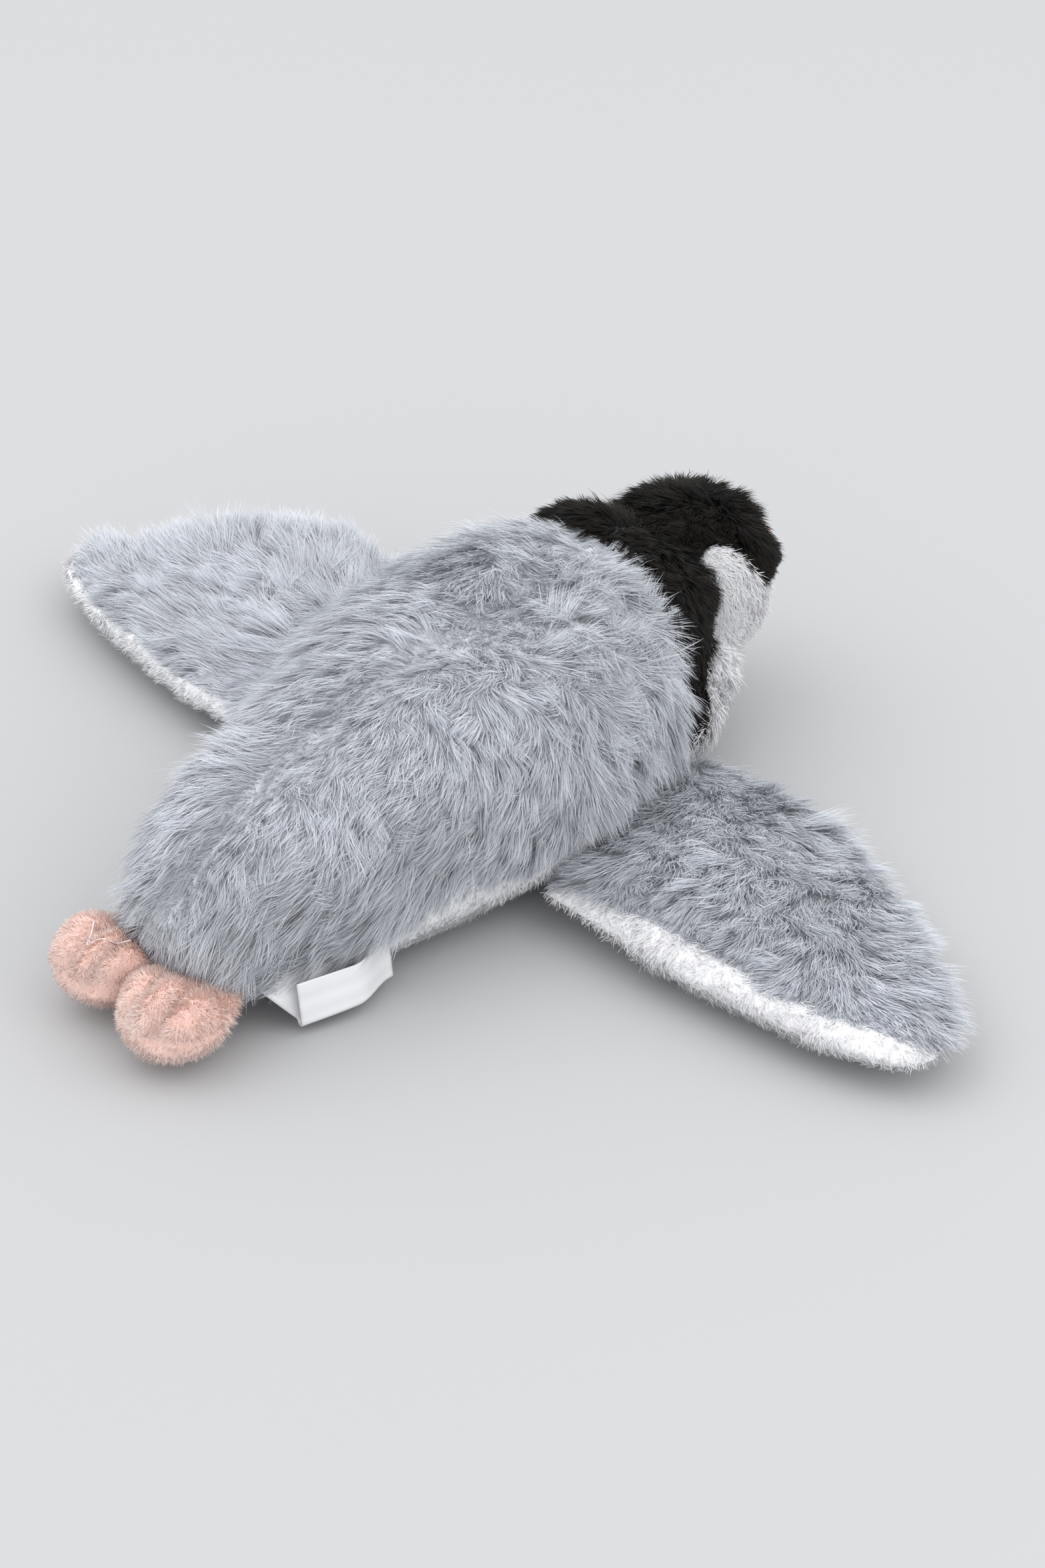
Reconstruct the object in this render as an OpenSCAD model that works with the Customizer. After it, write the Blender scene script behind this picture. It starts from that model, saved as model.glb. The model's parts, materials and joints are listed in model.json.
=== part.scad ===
// Plush penguin chick lying on its belly, flippers spread and head raised.
// +Y points to the head, +X is the toy's own right side, +Z is up.
// The origin is on the flat of the belly, below the middle of the flippers.

/* [Body] */
// Length from the shoulder line back to the rump
body_back = 168; // [130:1:210]
// Length from the shoulder line forward to where the chest closes
body_front = 122; // [100:1:150]
// Width of the body at its widest, outside the pile
body_w = 140; // [115:1:170]
// Height of the back above the floor
body_h = 97; // [78:1:118]
// Height of the widest line of the body above the floor
body_waist = 35; // [28:1:42]
// Height of the chest's foremost point above the floor
chest_h = 43; // [36:1:50]
// Height of the rump's rearmost point above the floor
rump_h = 40; // [32:1:48]
// How far the middle of the body bows towards the toy's left
body_bow = 5; // [0:1:10]
// Squareness of the body's cross-section, 2 is an ellipse
body_square = 2.4; // [2:0.1:3]

/* [Skins] */
// Thickness of the long grey pile with its backing
long_pile = 5; // [3:0.5:7]
// Thickness of the short plush with its backing
short_pile = 3; // [2:0.5:4]
// Gap between neighbouring panels along a seam
seam_gap = 0.3; // [0.2:0.05:0.6]
// Gap between a skin and the stuffing inside it
fill_gap = 0.3; // [0.2:0.05:0.6]

/* [Neck] */
// Distance from the chest's front end back to the grey panels' front edge on top
neck_back = 46; // [38:1:56]
// How far that edge slants back towards the floor
neck_slant = 9; // [0:1:16]
// How far that edge is drawn forward on the left and back on the right
neck_skew = 9; // [0:1:14]

/* [Head] */
// Radius of the head
head_r = 35; // [30:0.5:40]
// Distance from the chest's front end back to the head's centre
head_back = 10; // [2:1:18]
// Height of the head's centre above the floor
head_z = 58; // [50:1:66]
// Turn of the head towards the toy's right side
head_turn = 10; // [0:1:25]
// Clearance between the head and the neck's hollow
head_gap = 0.6; // [0.4:0.1:1.5]

/* [Face] */
// Radius of the white lobe behind the eye
lobe_r = 12; // [8:0.5:15]
// Length of the beak beyond the head
beak_len = 8; // [6:0.5:16]
// Radius of the beak at its root
beak_r = 8; // [5:0.5:11]
// Diameter of an eye's dome
eye_d = 9; // [6:0.5:12]
// Height of the eyes above the head's centre
eye_h = 3; // [0:0.5:8]
// Angle of each eye away from straight ahead
eye_angle = 31; // [25:1:50]
// Diameter of an eye's shank
shank_d = 3.2; // [2:0.1:4]
// Diameter of the washer that locks an eye
washer_d = 10; // [8:0.5:14]
// Thickness of the washer
washer_t = 1.6; // [1:0.1:2.4]

/* [Flippers] */
// Distance of each flipper's hinge line outside the body's widest point
flipper_gap = 2.5; // [2.5:0.5:12]
// Height of the hinge line above the floor
flipper_z = 15; // [15:0.5:22]
// Length of a flipper from its hinge line to its tip
flipper_len = 153; // [110:1:180]
// Width of a flipper at its widest
flipper_w = 104; // [80:1:115]
// Thickness of a flipper at its fullest
flipper_t = 28; // [20:1:30]
// Thickness of a flipper where it is sewn on
flipper_root_t = 12; // [8:1:13]
// Turn of each flipper's hinge line, which follows the narrowing chest
flipper_turn = 8; // [4:1:12]
// How far the tip is swept back from the hinge line's square
flipper_sweep = 43; // [20:1:60]
// Lift of the left flipper at rest
left_lift = 0; // [0:1:12]
// Lift of the right flipper at rest
right_lift = 0; // [0:1:12]
// Turn of the left flipper towards the head at rest
left_forward = 10; // [0:1:12]

/* [Feet] */
// Distance of each foot's inner side from the line between the feet
feet_gap = 0.8; // [0.8:0.2:10]
// Length of a foot behind its hinge line
foot_len = 34; // [26:1:42]
// Width of a foot
foot_w = 36; // [28:1:36]
// Thickness of a foot at its fullest
foot_t = 26; // [18:1:28]
// Thickness of a foot where it is sewn on
foot_root_t = 10; // [6:0.5:11]
// Distance from the rump's end forward to the feet's hinge line
foot_tuck = 3.5; // [0:0.5:3.5]
// Outward turn of each foot
foot_splay = 5; // [0:1:10]
// Diameter of the thread that draws in the toes
thread_d = 0.9; // [0.6:0.1:1.4]

/* [Label] */
// Length of the folded label along the seam
label_l = 40; // [25:1:50]
// Width of the label's ribbon
label_w = 15; // [10:1:16]
// Thickness of the ribbon
label_t = 0.4; // [0.3:0.05:0.6]
// Gap between the ribbon's two leaves
label_open = 4; // [2.5:0.5:5]
// Distance of the label's rear edge behind the shoulder line
label_y = 135; // [110:1:140]
// Height of the label's sewn edge above the floor
label_z = 17; // [16.5:0.5:22]

/* [Hidden] */

$fn = 96;
grey = [0.71, 0.73, 0.77];
black = [0.1, 0.1, 0.09];
white = [0.93, 0.93, 0.94];
pink = [0.98, 0.79, 0.74];
filling = [0.97, 0.96, 0.92];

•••

Exercise instructions: Which lines include the word "with"? List them all.

Solution for this exercise:
Reconstruct the object in this render as an OpenSCAD model that works with the Customizer. After it, write the Blender scene script behind this picture. It starts from that model, saved as model.glb. The model's parts, materials and joints are listed in model.json.
// Thickness of the long grey pile with its backing
// Thickness of the short plush with its backing